## [WHAT THE EXERCISE ASKS]
Go through the entries one line at a time, and gather every line that has the word "prisms".

## [Object modeling scripts]
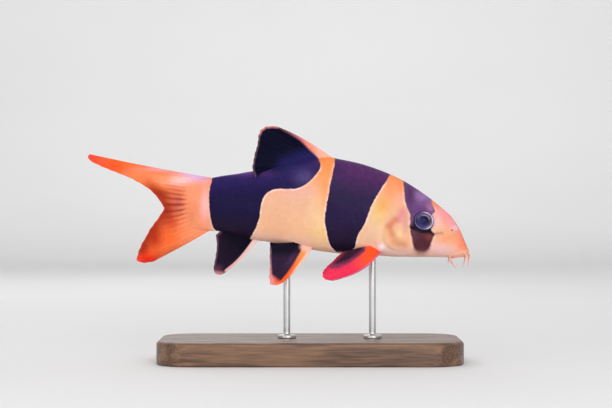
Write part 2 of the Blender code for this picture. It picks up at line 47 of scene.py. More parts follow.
# Each rib from the tail forwards: back (x, z), belly (x, z), half the width, the share of the depth below the
# widest place, and how square it is above and below that.
RIBS = (
    ((-42.4, 61.4), (-42.4, 46.2), 0.2, 0.5, 2, 2),
    ((-40, 62.1), (-40, 45.5), 1.05, 0.5, 2, 2),
    ((-36.9, 62.8), (-36.9, 44.9), 2.1, 0.5, 2, 2),
    ((-33.1, 63.5), (-33.1, 44.9), 3.1, 0.5, 2, 2),
    ((-26.2, 64.5), (-26.2, 43.7), 4.5, 0.48, 1.95, 2.1),
    ((-18.6, 65.8), (-18.6, 41.9), 5.9, 0.46, 1.9, 2.2),
    ((-10.3, 67.4), (-10.3, 40.4), 7, 0.44, 1.9, 2.3),
    ((-1.7, 69), (-1.7, 38.8), 7.9, 0.43, 1.9, 2.4),
    ((6.9, 70), (6.2, 37.6), 8.4, 0.42, 1.9, 2.5),
    ((14.5, 68.8), (13.8, 36.9), 8.5, 0.42, 1.9, 2.5),
    ((21.4, 66.9), (21, 36.5), 8.3, 0.41, 1.9, 2.5),
    ((27.6, 64.4), (27.3, 36.2), 7.9, 0.41, 1.9, 2.5),
    ((32.8, 61.9), (32.1, 36), 7.4, 0.4, 1.9, 2.5),
    ((37.3, 59.1), (35.9, 35.9), 6.8, 0.4, 1.9, 2.5),
    ((41.4, 56.1), (39.3, 35.9), 6.1, 0.4, 1.95, 2.5),
    ((45.2, 53.1), (42.6, 35.9), 5.4, 0.4, 2, 2.4),
    ((48.3, 50.4), (45.5, 35.9), 4.7, 0.41, 2, 2.3),
    ((50.5, 47.4), (48, 35.8), 4.1, 0.42, 2, 2.2),
    ((52.2, 44.2), (50.2, 35.7), 3.5, 0.44, 2, 2.1),
    ((53.6, 40.9), (52.1, 35.7), 2.8, 0.46, 2, 2),
    ((54.7, 38.4), (53.6, 35.9), 1.8, 0.5, 2, 2),
)
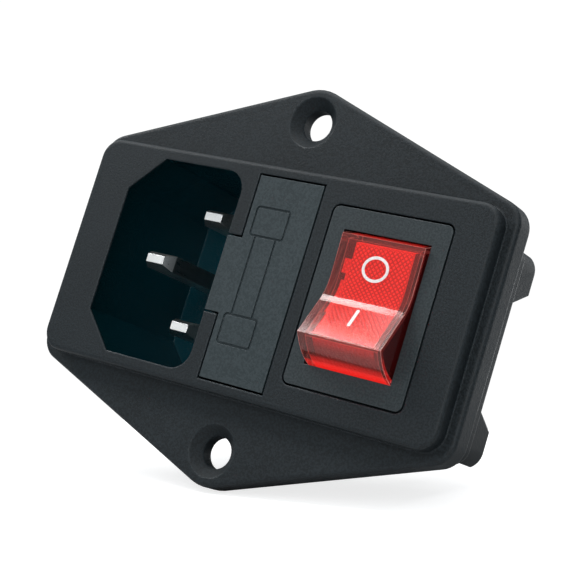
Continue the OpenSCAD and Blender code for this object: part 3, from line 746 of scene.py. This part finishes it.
# %% [markdown]
# Four cuts trim the turned grid, each one taking away what lies outside its plane. Bisect joins
# points closer than its threshold. Its usual 0.1 mm is about a quarter of a pyramid, so a much
# smaller one is given.

# %% Trim the grid
prism_left = -3.6 * mm
prism_right = 3.88 * mm
prism_end = 5.7 * mm
same_point = 0.001 * mm

face_cuts = [
    ((prism_right, 0, 0), (1, 0, 0)),
    ((prism_left, 0, 0), (-1, 0, 0)),
    ((0, 0, prism_end), (0, 0, 1)),
    ((0, 0, -prism_end), (0, 0, -1)),
]
bpy.ops.object.mode_set(mode="EDIT")
for cut_place, cut_normal in face_cuts:
    bpy.ops.mesh.select_all(action="SELECT")
    bpy.ops.mesh.bisect(plane_co=cut_place, plane_no=cut_normal, clear_outer=True,
                        threshold=same_point)
bpy.ops.object.mode_set(mode="OBJECT")
print("trimmed faces", len(prisms.data.polygons))

# %% [markdown]
# The sheet is laid in front of the rocker, pressed back onto the reflector by a Shrinkwrap
# modifier that looks along its own Y, and then poked. A value stored at each point says where
# the peaks are, so that the finish can glow most there.

# %% Wrap the grid and raise the peaks
prism_gap = 0.02 * mm
prism_height = 0.12 * mm

prisms.matrix_world = rocker_place
wrap = prisms.modifiers.new("onto_reflector", "SHRINKWRAP")
wrap.target = nodes["rocker_reflector"]
wrap.wrap_method = "PROJECT"
wrap.use_project_y = True
wrap.use_negative_direction = False
wrap.use_positive_direction = True
wrap.offset = prism_gap
bpy.ops.object.modifier_apply(modifier=wrap.name)
bpy.ops.object.transform_apply(location=True, rotation=True, scale=True)

flat_count = len(prisms.data.vertices)
bpy.ops.object.mode_set(mode="EDIT")
bpy.ops.mesh.select_all(action="SELECT")
bpy.ops.mesh.poke(offset=prism_height)
bpy.ops.object.mode_set(mode="OBJECT")
point_count = len(prisms.data.vertices)
peak = prisms.data.attributes.new("peak", "FLOAT", "POINT")
peak.data.foreach_set("value", [float(k >= flat_count) for k in range(point_count)])
print("prisms", len(prisms.data.polygons), "peaks", point_count - flat_count)

# %% [markdown]
# The pyramids are the same red as the reflector, with painted shade in the grooves and a painted highlight and
# stronger glow at the peaks.

# %% Finish of the pyramids
prism_red, prism_tree, prism_shader = blank_finish("prism_red")
prism_value = prism_tree.nodes.new("ShaderNodeAttribute")
prism_value.attribute_name = "peak"
prism_peak = prism_value.outputs["Fac"]
# Painted shade and highlight: the base colour runs from dark red in the grooves to bright red at the peaks.
feed(prism_shader, "Base Color",
     mix_colours(prism_tree, prism_peak, (0.45, 0.015, 0.012), (0.95, 0.12, 0.09)))
feed(prism_shader, "Emission Color",
     mix_colours(prism_tree, prism_peak, (0.25, 0.006, 0.004), (1.0, 0.10, 0.07)))
feed(prism_shader, "Roughness",
     math_node(prism_tree, "MULTIPLY_ADD", prism_peak, 0.2, 0.2))
prism_shader.inputs["Emission Strength"].default_value = 0.95
prisms.data.materials.append(prism_red)
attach(prisms, "rocker")

# %% [markdown]
# ## O and I marks
# The two switch marks are printed in white on the cap's faces. Each is a real thin piece: a
# washer for the O and a slim bar for the I, laid on the face and riding on the rocker. They
# are first made flat at the origin, then placed on their face by one matrix. Printing ink is
# opaque and a little uneven, so it takes a fine speckle of the mould grain.

# %% Ink
mark_along = 3.05 * mm
mark_lift = 0.03 * mm
ink_thickness = 0.04 * mm

ink, ink_tree, ink_shader = blank_finish("mark_white")
ink_grain = use_group(ink_tree, grain_group, Size_mm=0.15)
feed(ink_shader, "Base Color", mix_colours(ink_tree, ink_grain.outputs["Speckle"],
                                           (0.80, 0.72, 0.70), (0.93, 0.88, 0.86)))
ink_shader.inputs["Roughness"].default_value = 0.5
print("ink", ink.name)

# %% [markdown]
# The O starts as a flat disc, a little wider than it is high. Its two round faces are inset and
# bridged to each other, which opens the hole and leaves a closed ring.

# %% The O mark
ring_radius = 1.7 * mm
ring_squeeze = 0.87
ring_line = 0.34 * mm

clear_selection()
bpy.ops.mesh.primitive_cylinder_add(vertices=64, radius=ring_radius, depth=ink_thickness)
ring = take_active("mark_o")
bpy.ops.object.mode_set(mode="EDIT")
bpy.ops.transform.resize(value=(1, ring_squeeze, 1))
bpy.ops.mesh.select_mode(type="FACE")
bpy.ops.mesh.select_all(action="DESELECT")
shape = bmesh.from_edit_mesh(ring.data)
for face in shape.faces:
    face.select_set(abs(face.normal.z) > 0.9)
bmesh.update_edit_mesh(ring.data)
bpy.ops.mesh.inset(thickness=ring_line)
bpy.ops.mesh.bridge_edge_loops()
bpy.ops.object.mode_set(mode="OBJECT")
ring.data.transform(on_face(mark_along, 1, mark_lift))
ring.data.materials.append(ink)
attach(ring, "rocker")
print("O faces", len(ring.data.polygons))

# %% [markdown]
# The I is a slim bar. Its four upright edges are bevelled, which rounds its ends as a printed
# line has them.

# %% The I mark
bar_width = 0.38 * mm
bar_length = 2.4 * mm
bar_corner = 0.12 * mm

clear_selection()
bpy.ops.mesh.primitive_cube_add(size=1)
bar = take_active("mark_i")
bar.data.transform(Matrix.Diagonal((bar_width, bar_length, ink_thickness, 1)))
bpy.ops.object.mode_set(mode="EDIT")
bpy.ops.mesh.select_mode(type="EDGE")
bpy.ops.mesh.select_all(action="DESELECT")
shape = bmesh.from_edit_mesh(bar.data)
for edge in shape.edges:
    edge.select_set(abs(edge.verts[0].co.z - edge.verts[1].co.z) > ink_thickness / 2)
bmesh.update_edit_mesh(bar.data)
bpy.ops.mesh.bevel(offset=bar_corner, segments=3, affect="EDGES")
bpy.ops.object.mode_set(mode="OBJECT")
bar.data.transform(on_face(mark_along, -1, mark_lift))
bar.data.materials.append(ink)
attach(bar, "rocker")
print("I faces", len(bar.data.polygons))
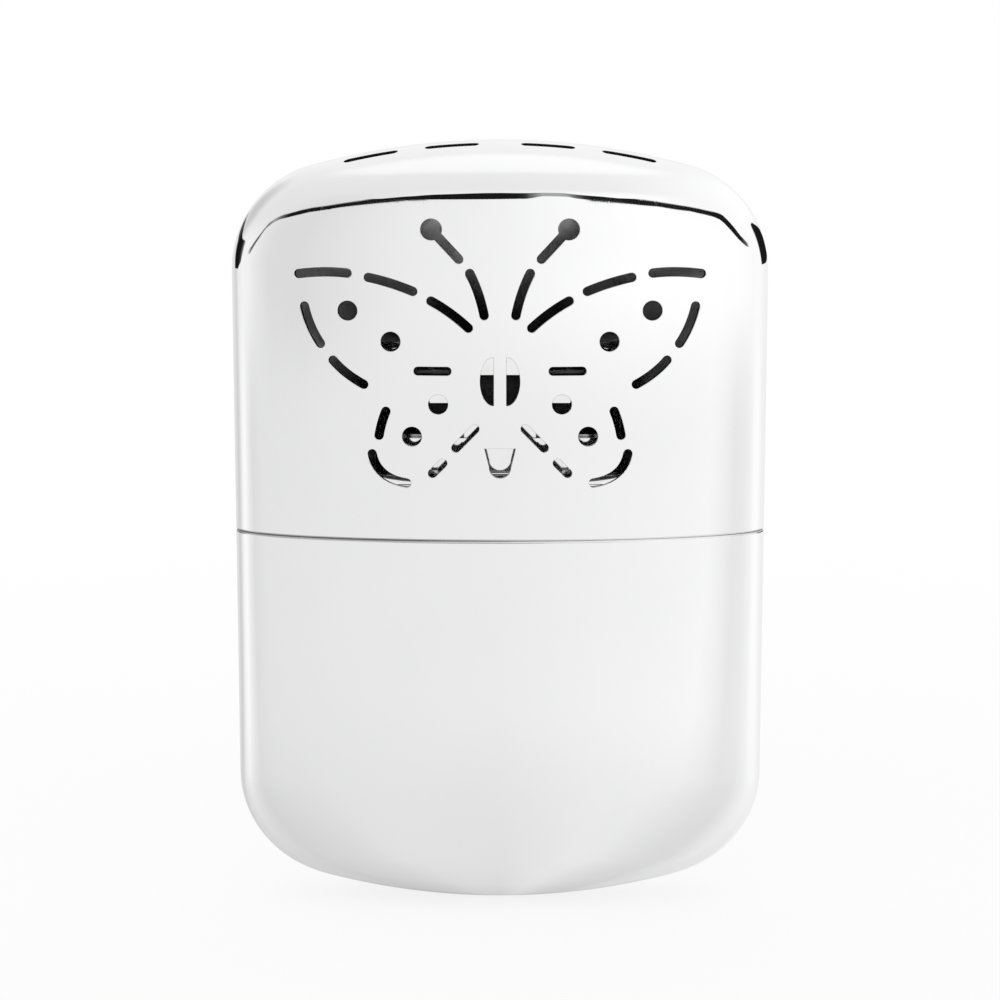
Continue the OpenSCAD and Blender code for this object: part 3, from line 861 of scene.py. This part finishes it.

## [TASK SOLUTION]
print("trimmed faces", len(prisms.data.polygons))
prisms.matrix_world = rocker_place
wrap = prisms.modifiers.new("onto_reflector", "SHRINKWRAP")
flat_count = len(prisms.data.vertices)
point_count = len(prisms.data.vertices)
peak = prisms.data.attributes.new("peak", "FLOAT", "POINT")
print("prisms", len(prisms.data.polygons), "peaks", point_count - flat_count)
prisms.data.materials.append(prism_red)
attach(prisms, "rocker")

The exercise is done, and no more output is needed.